REQUIREMENTS: Reproduce only the lines from the one containing "drum(coats_t + part_gap);" through the one containing "from mathutils import", exactly as written and with both ends included.

DATA PROVIDED:
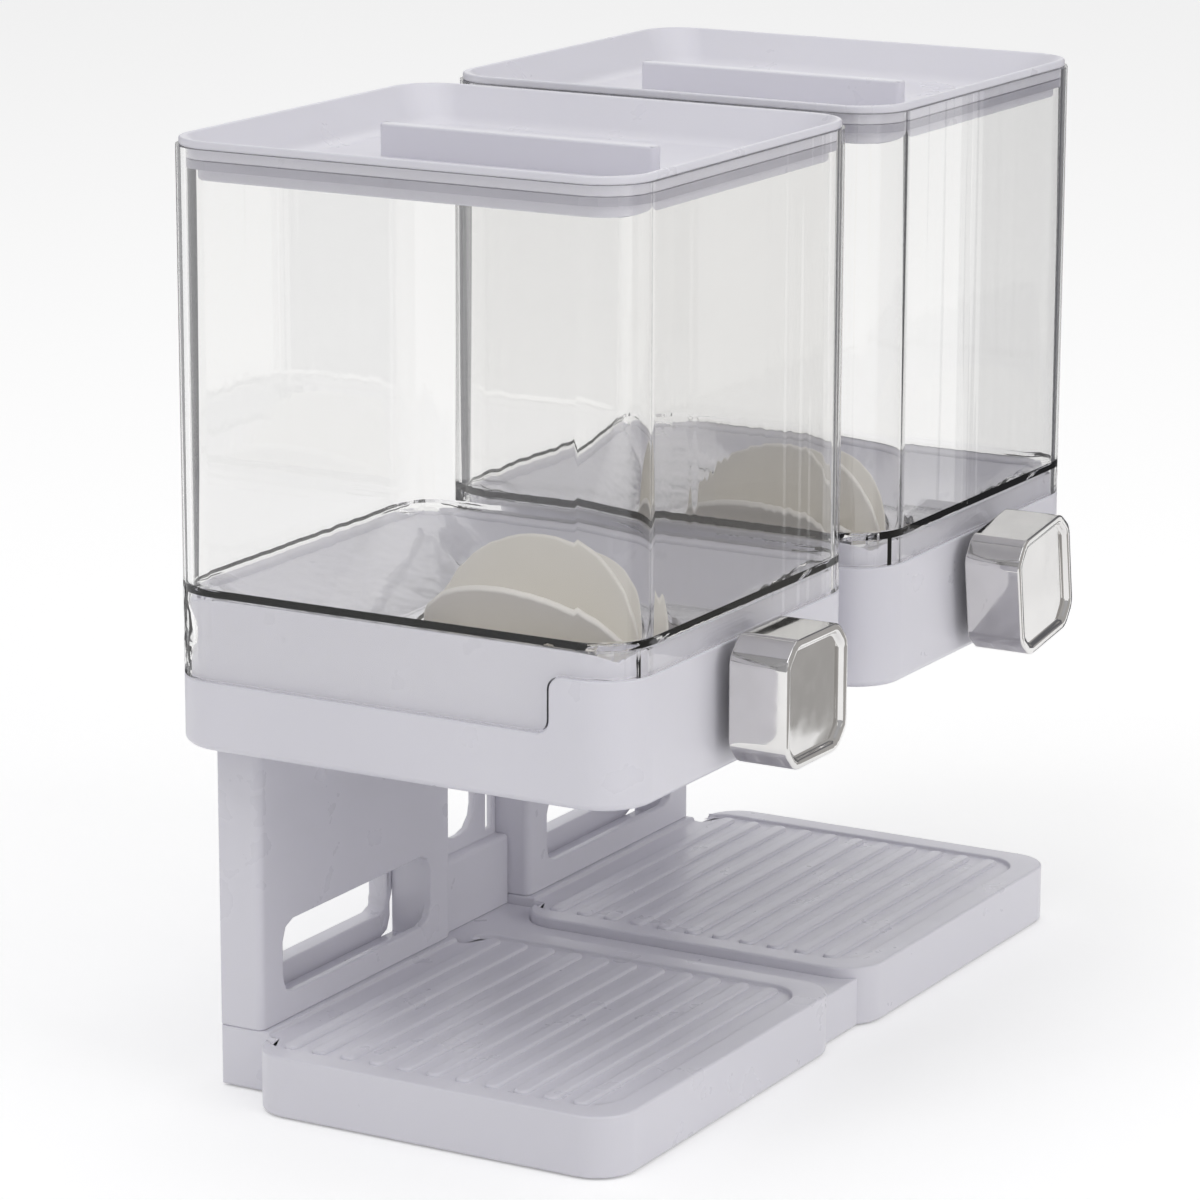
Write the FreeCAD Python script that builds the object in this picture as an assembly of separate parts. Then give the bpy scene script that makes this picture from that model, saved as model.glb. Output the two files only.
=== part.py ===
import FreeCAD, Part
import math
import os

# Wall-mounted double cereal dispenser, millimetres.
# +Z is up, the front with the knobs faces -Y, and the wall is at +Y.
# The origin is on the table, below the middle of the whole dispenser.
# Each of the two modules is drawn about its own middle plane x = 0 and then moved to its place.

# Whole dispenser
MODULE_PITCH = 162.0
CLOSE_GAP = 0.1
BEYOND = 20.0

# Storage container, a clear open box with rounded upright corners
BOX_WIDTH = 147.0
BOX_FRONT = -68.0
BOX_BACK = 92.0
BOX_CORNER = 17.0
BOX_WALL = 3.0
BOX_TOP = 295.0
RIM_HEIGHT = 162.6
FUNNEL_DROP = 16.6
FUNNEL_WALL = 2.4
FUNNEL_MOUTH = 39.0
FUNNEL_FLAT = 86.0
FLOOR_ROOT = 0.5

# Stepped joint line between container and holder
SEAM_FRONT = 152.0
SEAM_SIDE = 134.5
SEAM_STEP_Y = -42.0
SEAM_LOW_ROUND = 4.0
SEAM_HIGH_ROUND = 4.5
SEAM_GAP = 0.3

# Holder under the container
HOLDER_BOTTOM = 112.7
HOLDER_WALL = 3.6
HOLDER_EDGE = 1.6
NECK_GAP = 0.4
NECK_WALL = 2.6
NECK_TOP = 159.4
DECK_GAP = 0.6
BOWL_RADIUS = 40.2
BOWL_WALL = 2.2
BOWL_BANDS = 2
BOWL_SIDES = 36
CORNER_STEP = 3.4
HOPPER_GAP = 0.15
OUTLET_RADIUS = 20.0
OUTLET_WALL = 2.2
OUTLET_BOTTOM = 98.5
HOLDER_RIB = 2.0
SHELF = 2.5
SHELF_FRONT = 66.0

# Paddle wheel, drive shaft and bush
AXIS_Y = 1.5
AXIS_HEIGHT = 135.5
VANE_RADIUS = 38.5
VANE_THICKNESS = 2.2
VANE_COUNT = 8
VANE_STEPS = 12
HUB_RADIUS = 6.5
HUB_HALF_LENGTH = 33.0
HUB_SIDES = 16
SHAFT_RADIUS = 4.0
SHAFT_SQUARE = 5.4
PIN_RADIUS = 3.0
PIN_END = 46.0
SHAFT_CLEARANCE = 0.05
SHAFT_ROOM = 0.5
BUSH_RADIUS = 6.5
BUSH_DEPTH = 12.0
BUSH_SIDES = 12
BUSH_FLANGE_RADIUS = 9.5
BUSH_FLANGE = 1.6
BOSS_RADIUS = 9.0
PIN_BOSS_RADIUS = 6.5

# Knob
KNOB_WIDTH = 39.6
KNOB_CORNER = 8.5
KNOB_BACK = -72.5
KNOB_FRONT = -92.0
KNOB_WALL = 2.4
KNOB_RIDGE = 2.8
KNOB_DISH = 1.8
KNOB_EDGE = 0.8
KNOB_TAPER = 0.3
KNOB_BEND = 4.5
RIGHT_KNOB_TURN = -8.3

# Lid
LID_TOP = 299.0
LID_INSET = 1.0
LID_PLUG_GAP = 0.3
LID_SEAL_TOP = 291.4
LID_SEAL_BOTTOM = 288.8
LID_BOTTOM = 285.0
LID_GUIDE_INSET = 3.2
LID_RIM = 2.0
LID_EDGE = 0.6
LID_WALL = 2.2
LID_SLOPE = 10.5
LID_FLOOR = 287.2
LID_GRIP_WIDTH = 16.0
LID_GRIP_FRONT = -40.0
LID_GRIP_BACK = 55.0
LID_GRIP_TOP = 297.0
LID_GRIP_CORNER = 1.5

# Base with ribbed tray
BASE_WIDTH = 146.0
BASE_FRONT = -64.4
BASE_BACK = 64.5
BASE_CORNER = 13.0
BASE_BOTTOM = 0.6
BASE_TOP = 19.8
BASE_WALL = 2.4
BASE_EDGE = 0.8
TRAY_MARGIN = 8.5
TRAY_RECESS = 1.3
TRAY_BACK = 67.5
TRAY_CORNER = 12.0
RIB_COUNT = 11
RIB_PITCH = 10.2
RIB_FIRST_Y = -46.0
RIB_WIDTH = 5.0
RIB_HEIGHT = 1.1
RIB_END = 4.0
STIFFENER_Y = 22.0
STIFFENER_RISE = 3.0
FOOT_SIZE = 11.0
FOOT_HEIGHT = 1.6
FOOT_INSET = 16.0
FOOT_BACK_INSET = 11.0
FOOT_BACK_REACH = 20.0

# Pillar behind the tray
PILLAR_WIDTH = 112.0
PILLAR_FRONT = 69.5
PILLAR_BACK = 84.8
PILLAR_TOP = 146.0
PILLAR_WALL = 3.0
PILLAR_ROUND = 2.5
PILLAR_POST = 20.0
PILLAR_RIB = 2.0
PILLAR_SCREW_X = 49.0
HOLDER_SCREW_X = 44.0
WINDOW_WIDTH = 87.0
WINDOW_BOTTOM = 28.0
WINDOW_TOP = 51.5
WINDOW_CORNER = 6.0

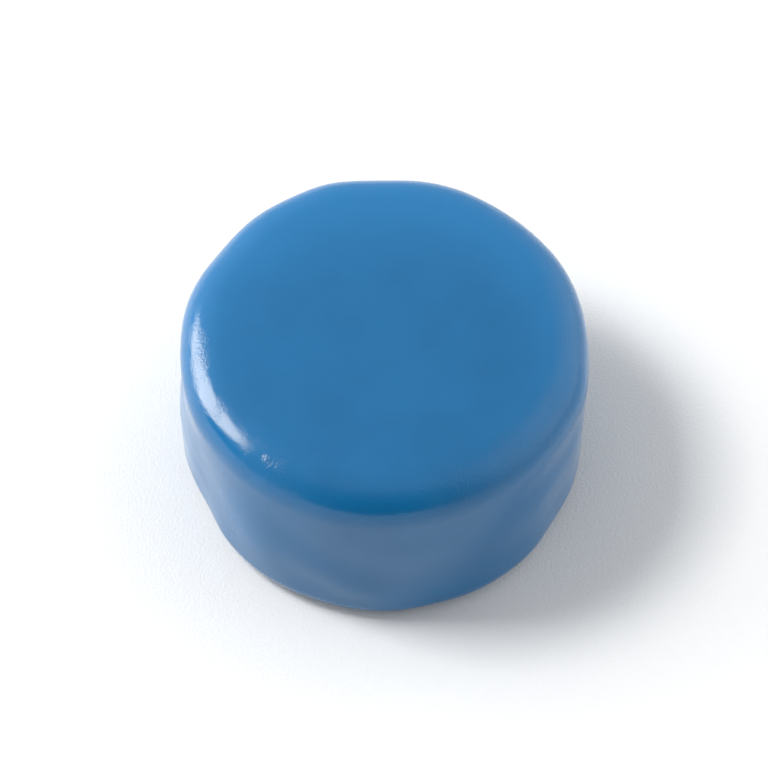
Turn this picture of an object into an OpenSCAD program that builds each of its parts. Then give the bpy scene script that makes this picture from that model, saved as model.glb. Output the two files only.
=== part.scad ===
// A small waxed cheese: a pressed drum of cheese inside two coats of wax.
// Each coat goes on as two half dips. The lower half is dipped first, then the upper half laps
// over it, so the coats part at a sloping lap round the side and the upper half lifts straight off.
// The inside of the wax follows the drum. The outside is hand-dipped, so it swells and dents.
// Frame: origin at the centre of the foot, on the table; +Z up; -Y is the front.

/* [Cheese and wax] */
// Diameter over the wax, before its swells and dents
truckle_d = 80; // [70:1:95]
// Height over the wax
truckle_h = 44.5; // [40:0.5:55]
// Radius of the top edge, outside the wax
top_edge_r = 7.5; // [6:0.5:9]
// Radius of the foot edge, outside the wax
foot_edge_r = 5; // [4:0.5:8]

/* [Coats] */
// Thickness of the clear first coat, which grips the cheese
first_coat_t = 0.5; // [0.4:0.1:1]
// Thickness of the coloured top coat, before its swells and dents
top_coat_t = 1.6; // [1.4:0.1:2]
// How strong the swells and dents are
dip_wave = 1; // [0:0.1:1.2]

/* [Lap] */
// Height of the upper half's thin lower edge, on the outside
lap_z = 19; // [14:0.5:21]
// How far the lap climbs from that edge to the cheese
lap_rise = 6; // [4:0.5:8]
// Gap left where two bodies part
part_gap = 0.03; // [0.02:0.01:0.05]

/* [Hidden] */
$fn = 128;

coats_t = first_coat_t + top_coat_t;
outer_r = truckle_d / 2;
lap_slope = lap_rise / coats_t;
lap_overrun = 0.2;   // how far the lap runs on past the inside of the coats
swell_clear = 2;     // how far the lap runs on past the outside of the coats
below_foot = 5;      // how far the lap's cutting tool runs below the foot

sides = 96;          // facets round the hand-dipped outside
edge_steps = 7;      // facets across a rounded edge
side_steps = 8;      // facets up the straight side

// Swells (+) and dents (-) of the outside: azimuth from +X, spread in degrees,
// then how far each stands out at the top edge and at the foot
swells = [
    [0, 13, -0.3, 0.3],      // right side, leaning out at the foot
    [52, 14, -0.3, 0],       // flattened stretch, back right
    [88, 13, -0.5, 0],       // flat at the back
    [113, 12, 0.4, 0],       // soft corner beside that flat
    [140, 13, -0.2, 0],      // flattened stretch, back left
    [181, 9, -0.2, 1.1],     // wax pooled at the foot, left
    [203, 11, 0.3, -0.9],    // pressed in just above the foot, front left
    [262, 14, 0.3, 0.2],     // full stretch at the front
    [340, 10, 0.5, -0.3]     // full top edge, front right
];

// Angle from b to a, wrapped to -180..180
function turn(a, b) = (a - b + 540) % 360 - 180;

// Smooth 0 at the foot to 1 at the top
function share(z) = let (s = z / truckle_h) s * s * (3 - 2 * s);

// How far one swell stands out at azimuth a and height z
function swell(w, a, z) = (w[2] * share(z) + w[3] * (1 - share(z))) * exp(-pow(turn(a, w[0]) / w[1], 2));

// How far the outside stands out at azimuth a and height z
function dip(a, z) = dip_wave * [for (w = swells) swell(w, a, z)] * [for (w = swells) 1];

// Points [radius, height] of the outside, from the rim of the foot to the rim of the top
function outside_section() = concat(
    [for (i = [0:edge_steps]) let (t = 90 * i / edge_steps)
        [outer_r - foot_edge_r * (1 - sin(t)), foot_edge_r * (1 - cos(t))]],
    [for (i = [1:side_steps - 1])
        [outer_r, foot_edge_r + (truckle_h - foot_edge_r - top_edge_r) * i / side_steps]],
    [for (i = [0:edge_steps]) let (t = 90 * i / edge_steps)
        [outer_r - top_edge_r * (1 - cos(t)), truckle_h - top_edge_r * (1 - sin(t))]]
);

function ring(p) = [for (k = [0:sides - 1]) let (a = 360 * k / sides, r = p[0] + dip(a, p[1]))
    [r * cos(a), r * sin(a), p[1]]];

// The hand-dipped outside as one closed skin, with a flat foot and a flat top
module dipped_skin() {
    section = outside_section();
    last = len(section) - 1;
    points = [for (p = section) each ring(p)];
    foot = [for (k = [0:sides - 1]) k];
    top = [for (k = [sides - 1:-1:0]) last * sides + k];
    walls = [for (i = [0:last - 1], k = [0:sides - 1])
        let (a = i * sides + k, b = i * sides + (k + 1) % sides)
        each [[a, a + sides, b + sides], [a, b + sides, b]]];
    polyhedron(points, concat([foot, top], walls));
}

// Half section of the plain drum, inset from the outside of the wax
module drum_section(inset) {
    r = outer_r - inset;
    top_r = top_edge_r - inset;
    foot_r = foot_edge_r - inset;
    translate([0, inset]) square([r - foot_r, foot_r]);
    translate([r - foot_r, foot_edge_r]) intersection() {
        circle(foot_r);
        translate([0, -foot_r]) square(foot_r);
    }
    translate([0, foot_edge_r]) square([r, truckle_h - top_edge_r - foot_edge_r]);
    translate([r - top_r, truckle_h - top_edge_r]) intersection() {
        circle(top_r);
        square(top_r);
    }
    translate([0, truckle_h - top_edge_r]) square([r - top_r, top_r]);
}

module drum(inset) {
    rotate_extrude() drum_section(inset);
}

// The clear coat, closed all round
module first_coat() {
    difference() {
        drum(top_coat_t);
        drum(coats_t);
    }
}

// The coloured coat, closed all round
module top_coat() {
    difference() {
        dipped_skin();
        drum(top_coat_t);
    }
}

// Everything below the lap, which climbs inwards from lap_z at the outside
module below_lap(raise) {
    far_r = outer_r + swell_clear;
    near_r = outer_r - coats_t - lap_overrun;
    far_z = lap_z + raise - lap_slope * swell_clear;
    near_z = lap_z + raise + lap_slope * (coats_t + lap_overrun);
    rotate_extrude() polygon([
        [0, -below_foot],
        [far_r, -below_foot],
        [far_r, far_z],
        [near_r, near_z],
        [0, near_z]
    ]);
}

module lower_half() {
    intersection() {
        children();
        below_lap(0);
    }
}

module upper_half() {
    difference() {
        children();
        below_lap(part_gap);
    }
}

module cheese() {
    color("khaki") drum(coats_t + part_gap);
}

module lower_first_coat() {
    color("wheat") lower_half() first_coat();
}

module upper_first_coat() {
    color("wheat") upper_half() first_coat();
}

module lower_wax_shell() {
    color("steelblue") lower_half() top_coat();
}

module upper_wax_shell() {
    color("steelblue") upper_half() top_coat();
}

cheese();
lower_first_coat();
upper_first_coat();
lower_wax_shell();
upper_wax_shell();
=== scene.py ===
"""A small waxed cheese: the looks of its wax, its inner coat and its cheese, built round the CAD frame.

Lengths of the cheese are in millimetres until a mesh is made; the studio is in metres. Azimuths are
in degrees from +X, seen from above.
"""

import math
import random

import bpy
import numpy as np
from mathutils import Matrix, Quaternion, Vector, noise


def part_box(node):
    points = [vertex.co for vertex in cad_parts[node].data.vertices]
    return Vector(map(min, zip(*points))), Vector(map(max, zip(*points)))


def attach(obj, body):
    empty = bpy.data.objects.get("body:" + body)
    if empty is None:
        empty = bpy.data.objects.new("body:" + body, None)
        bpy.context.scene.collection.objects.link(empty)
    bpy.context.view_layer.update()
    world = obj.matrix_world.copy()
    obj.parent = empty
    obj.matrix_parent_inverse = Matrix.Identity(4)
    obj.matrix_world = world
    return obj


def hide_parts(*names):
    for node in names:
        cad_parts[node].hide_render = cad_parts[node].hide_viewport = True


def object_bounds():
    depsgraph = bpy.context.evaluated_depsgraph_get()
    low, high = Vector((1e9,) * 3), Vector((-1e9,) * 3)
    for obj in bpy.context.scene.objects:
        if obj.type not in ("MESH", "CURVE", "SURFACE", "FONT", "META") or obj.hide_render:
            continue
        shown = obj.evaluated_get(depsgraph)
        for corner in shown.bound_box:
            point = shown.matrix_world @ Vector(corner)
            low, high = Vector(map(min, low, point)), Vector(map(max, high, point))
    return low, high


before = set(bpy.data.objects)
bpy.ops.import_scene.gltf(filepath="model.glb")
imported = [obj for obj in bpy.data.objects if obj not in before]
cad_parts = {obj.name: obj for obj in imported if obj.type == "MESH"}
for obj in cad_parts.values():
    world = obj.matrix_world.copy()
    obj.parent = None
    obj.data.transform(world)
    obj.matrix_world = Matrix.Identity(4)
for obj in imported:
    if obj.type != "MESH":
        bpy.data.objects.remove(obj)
cad_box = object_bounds()

MM = 0.001


# ---------------------------------------------------------------- sizes, read from the CAD frame

def box_mm(node):
    """(lowest corner, highest corner) of a CAD node, in millimetres."""
    low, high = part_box(node)
    return np.array(low) / MM, np.array(high) / MM


cheese_low, cheese_high = box_mm("cheese")
first_low, first_high = box_mm("lower_first_coat")
upper_first_low = box_mm("upper_first_coat")[0]

HEIGHT = cad_box[1].z / MM
TOP_COAT_T = first_low[2]
FIRST_COAT_T = 0.5
COATS_T = TOP_COAT_T + FIRST_COAT_T
FIRST_R = first_high[0]                # outside of the first coat
OUTER_R = FIRST_R + TOP_COAT_T         # outside of the wax, before its swells
CAVITY_R = FIRST_R - FIRST_COAT_T      # inside of the first coat
CHEESE_R = cheese_high[0]
CHEESE_FOOT_Z = cheese_low[2]
CHEESE_TOP_Z = cheese_high[2]

# The half dips meet on a cone, whose height at radius r is LAP_Z + LAP_SLOPE * (OUTER_R - r)
LAP_SLOPE = (first_high[2] - upper_first_low[2]) / FIRST_COAT_T
LAP_Z = first_high[2] - LAP_SLOPE * COATS_T

# The edges are superellipses: 2 is a true arc, and more gives a softer start and end
EDGE_POWER = 2.3
TOP_EDGE = 8.6
FOOT_EDGE = 5.4
ARC_POWER = 2.0
CAVITY_TOP_EDGE = 5.4
CAVITY_FOOT_EDGE = 2.9


# ---------------------------------------------------------------- the hand-dipped outside

# Swells (+) and dents (-): azimuth, spread in degrees, height at the top edge, height at the foot
SWELLS = [
    (2, 15, -0.1, 0.3),      # right side, leaning out at the foot
    (24, 10, 0.15, 0.0),
    (52, 14, -0.3, 0.0),     # flattened stretch, back right
    (90, 12, -0.8, 0.0),     # flat at the back
    (108, 7, 0.2, 0.0),      # soft corner beside that flat
    (121, 7, -0.15, 0.0),
    (146, 9, -0.5, 0.0),     # flattened stretch, back left
    (167, 10, 0.35, 0.0),
    (183, 10, -0.1, 1.2),    # wax pooled at the foot, left
    (205, 8, 0.3, -0.65),    # pressed in just above the foot, front left
    (258, 14, 0.3, 0.0),     # full rim at the front
    (284, 8, 0.0, -0.3),     # pressed in at the foot, front
    (330, 9, 0.1, -0.55),
    (343, 9, 0.55, 0.0),     # full top edge, front right
]

# Marks on the side: azimuth, height up the side, spread in degrees, spread in height, rise in
# height per degree, and how far it stands out
SIDE_MARKS = [
    (182, 19, 10, 7.0, 0.0, 0.30),       # low bulge half way up, left
    (95, 20, 70, 6.0, 0.0, 0.18),        # thicker belt where the two dips overlap, back
    (185, 32, 12, 4.0, 0.0, -0.35),      # hollow under the rim, left
    (196, 20, 7.0, 10.0, 0.0, 0.24),     # soft upright ridges, front left
    (212, 20, 9.0, 12.0, 0.0, -0.46),
    (233, 18, 10, 12.0, 0.0, 0.72),
    (258, 14.4, 17, 6.0, -0.34, 0.52),   # low roll running down to the foot, front
    (292, 25, 22, 7.0, 0.0, 0.34),       # thicker belt where the two dips overlap, front
    (330, 31, 22, 4.5, 0.0, -0.20),      # soft groove under the rim, front right
    (322, 22, 14, 6.0, 0.0, 0.12),
]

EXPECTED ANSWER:
    color("khaki") drum(coats_t + part_gap);
}

module lower_first_coat() {
    color("wheat") lower_half() first_coat();
}

module upper_first_coat() {
    color("wheat") upper_half() first_coat();
}

module lower_wax_shell() {
    color("steelblue") lower_half() top_coat();
}

module upper_wax_shell() {
    color("steelblue") upper_half() top_coat();
}

cheese();
lower_first_coat();
upper_first_coat();
lower_wax_shell();
upper_wax_shell();
=== scene.py ===
"""A small waxed cheese: the looks of its wax, its inner coat and its cheese, built round the CAD frame.

Lengths of the cheese are in millimetres until a mesh is made; the studio is in metres. Azimuths are
in degrees from +X, seen from above.
"""

import math
import random

import bpy
import numpy as np
from mathutils import Matrix, Quaternion, Vector, noise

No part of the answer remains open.